Denn diese eine Szene erzählt mehr, als zu sehen war. Sie zeigt den Charakter, den Willen, das Einfallsreiche, ja das Unwiderstehliche der neuen Generation. Vor allem aber legt sie die Seele des Spiels der Deutschen frei.

Denn jene Szene trug sich zu, als Müller längst die Gelbe Karte gesehen hatte. „Ich habe gewusst, was los ist. Dass ich gesperrt bin, das war natürlich ein bitterer Moment“, sagte Müller hinterher: „Ich habe mich eine Minute geärgert, aber dann musste ich es abschütteln.“ Man kann es auch anders ausdrücken: Wenn es so ist, dass der wieder einmal grandiose Bastian Schweinsteiger das Team anschiebt, es lenkt und es zusammenhält, kurz das Herz dieser Mannschaft ist, so ist es Thomas Müller, der dem Spiel dieser Elf eine Seele verleiht.

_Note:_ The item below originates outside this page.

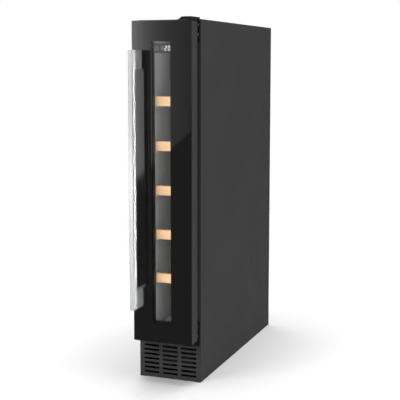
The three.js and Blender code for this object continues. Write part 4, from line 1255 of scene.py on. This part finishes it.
# ---------------------------------------------------------------- cooling
@dataclass
class Plant:
    """The cooling plant: coils, fans, compressor, control box and tray."""

    tube_radius: float = 0.0025
    coil_bend: float = 0.010
    bend_steps: int = 13
    fin_half: float = 0.0003  # half the thickness of a fin
    fin_corner: float = 0.002
    fin_ripple: float = 0.0006
    blades: int = 7
    blade_pitch: float = 0.6  # radians from the rotor's plane, at the root
    tip_pitch: float = 0.72  # share of it at the tip
    blade_half: float = 0.0006  # half the thickness of a blade
    blade_grid: tuple[int, int] = (8, 9)
    hub_share: float = 0.34  # of the rotor's radius
    can_radius: float = 0.049
    can_dome: float = 0.027
    can_seam: float = 0.58  # share of the can's height
    seam_stands: float = 0.0012
    plate_half: Span = (0.040, 0.059)
    plate_thick: float = 0.003
    plate_corner: float = 0.008
    mount_high: float = 0.008
    mount_radii: Span = (0.0078, 0.0066)
    mount_inset: float = 0.010
    mount_ribs: int = 9
    cover_edge: float = 0.0003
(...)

Es gibt viele Spieler, denen ein solches oder ähnliches Schicksal schon begegnet ist. Und nicht wenige haben sich darin ergeben. Müller aber spielte weiter, als hätte es diese Gelbe Karte nie gegeben. Im Gegenteil, und genau daran ließe sich Müllers Wert und Einfluss auf die Elf ablesen. Nicht er, sondern die Mannschaft spielte für ein paar Minuten wie benebelt, ja geradezu so, als wäre sie gesperrt fürs Halbfinale. Müller aber spielte sein Spiel weiter, und riss dabei die anderen mit.

Der Ausfall von Thomas Müller wiegt schwer. Er habe ja gezeigt, „mit welcher Torgefahr er bei diesem Turnier präsent ist“, sagte Joachim Löw. Der Bundestrainer ist nun gefordert. Wer soll, wer kann Müller ersetzen?

„Das werden wir auch schaffen“, sagte Löw kämpferisch. Klar, Trochowski, Kroos, Marin oder auch Cacau, der jedoch von Bauch und Rücken geplagt wird, machen sich Hoffungen. Doch jeder weiß, wie schwer das wird, einen Müller in dieser Form zu ersetzen. Oliver Bierhoff sagte nur: „Da müssen sich die anderen eben noch mehr reinhauen, dass er dann wieder das Finale spielen kann.“

Vielleicht sollte die gesamte Mannschaft ein paar mehr Müller’sche Züge annehmen. Zuzutrauen ist es ihr. „Was die Mannschaft an Willen abgerufen hat, das war nicht nur internationales Niveau, sondern Champions-Niveau“, sagte Löw nach dem stilbildenden Sieg: „Ich habe meinen Spielern gesagt: Ihr seid jünger, schneller und ausdauernder.“ Er hätte auch sagen können: Ihr seid alle Müller!

Thomas Müller lachte, als er das hörte: „Wir spielen nicht mehr so wie Deutschland vor zehn Jahren. Das macht uns so sympathisch“, sagte er, bevor er die Mixed Zone am anderen Ende verließ. Aber Vorsicht mit der Verve. „Es ist wichtig, dass wir jetzt nicht emotional überdrehen“, sagte Löw und beruhigte die Nation: „Bei aller Freude habe ich gespürt, dass die Spieler sofort weiterdenken, denn das Turnier geht noch weiter.“ Möglichst bis ins Finale.